Fin 1949, lors d'une deuxième occasion les Français vont tenter de restaurer un semblant de protectorat en installant à sa tête l'ancien empereur de l'Annam Bao-Daï. Mais devant les difficultés de lutter sur les territoires sino-indochinois, l'armée française se retire. La solution par les armes ne peut pas être obtenue et l'opération se termine à Cao-Bang en octobre 1950 après de lourdes pertes. Le moral des troupes est au plus bas et le 6 novembre 1950 est nommé haut-commissaire et commandant en chef le général de Lattre de Tassigny qui reprend les choses en main et redresse la situation pour une courte durée car il disparaît le 11 janvier 1952 par suite d'une maladie.

À Paris les dirigeants politiques parlent « d'opérations de pacification » et souhaitent un succès militaire sur le terrain pour être en position de force pour régler le sort de l'Indochine. Le 20 mai 1953, le général d'état-major Henri Navarre est nommé pour en finir avec l'ennemi. Ce sera le piège de Dien Ben Phu et une fin tragique pour l'armée française lors de l'assaut final du 7 mai 1954. L'ouverture de la conférence de Genève mettra un terme à la guerre d'Indochine et conduira au partage du Viêtnam entre deux gouvernements antagonistes de Viêtnam Nord et du Viêtnam Sud.

Pour la France, débarrassée du poids indochinois, le répit sera de courte durée car le 1er novembre 1954 débutera la guerre d'Algérie. Mais auparavant il faut rappeler qu'au moment où la France fête la victoire du 8 mai 1945, le nord constantinois dans les régions de Sétif et de Guelma se soulève quadrillé par l'armée. Cette période sera considérée comme le début de la guerre algérienne d'indépendance. Dans la vie politique algérienne on voit peu à peu dominer un mouvement national basé sur l'espoir de réunir les conditions de réformer le système colonial ou libérer l'Algérie. À Sétif, dans des manifestations indépendantistes des jeunes musulmans brandissent le drapeau algérien. De nombreux leaders indépendantistes seront arrêtés comme Messali Hadj, chef du Parti du peuple algérien (PPA). La guerre a incontestablement donné l'espoir que l'ordre colonial pouvait être renversé. Le sentiment du général Renaud est que pour lui « une chose est certaine, le peuple algérien a ressenti ce sentiment national que nous n'avons pas perçu, les populations ont été abandonnées à elles-mêmes, mais notre responsabilité n'était pas totale car l'ambiance internationale ne nous a pas fait reconnaître que le monde évoluait ».

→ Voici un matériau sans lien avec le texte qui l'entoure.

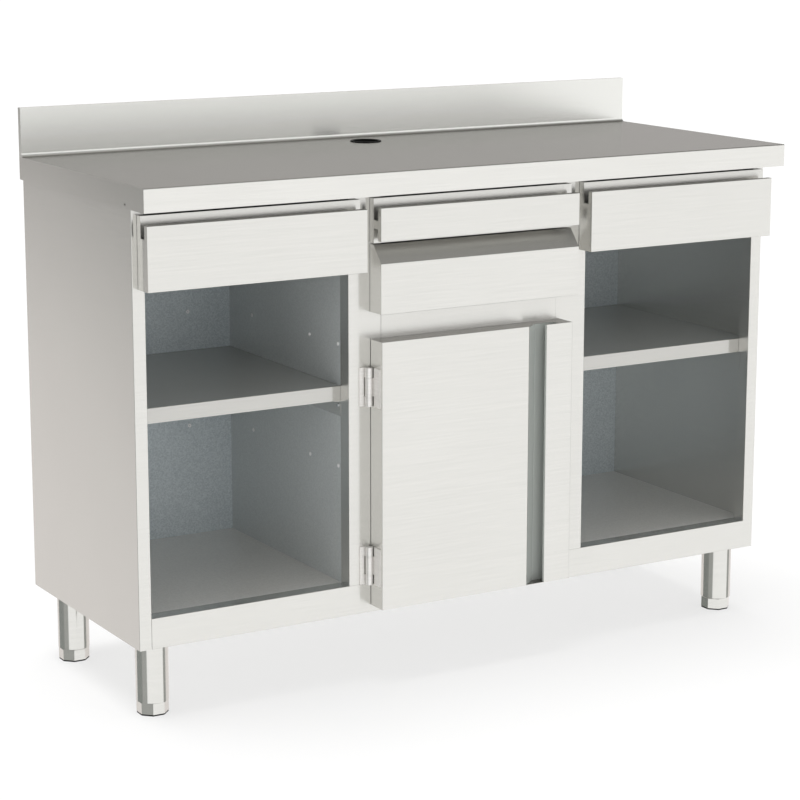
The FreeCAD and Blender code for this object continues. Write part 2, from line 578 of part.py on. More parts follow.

Les conséquences de ces événements conduiront à la fin de l'union du camp nationaliste et le 1er novembre 1954 les activistes du Parti du peuple algérien se retrouveront à la tête d'une nouvelle organisation, le Front de libération nationale (FLN), l'insurrection algérienne commencera. En mai 1958, après quatre années l'armée sera victorieuse, les frontières seront fermées.

 « Avec le recul, est-ce que l'on a manqué des occasions ? se demande le général Renaud. Il est diffcile de trouver deux guerres plus différentes pour si peu de moyens contre un adversaire communiste en Indochine qui se termine par une défaite sur le terrain, quant à l'Algérie avec un million de résidents français donnant des moyens plus importants face à un adversaire qui n'était ni communiste, ni islamiste mais arabe, la victoire fut obtenue sur le terrain mais la suite fut désastreuse ». Dien Ben Phu restera le symbole de la reconquête de l'indépendance nationale, le droit des peuples à disposer d'eux-mêmes.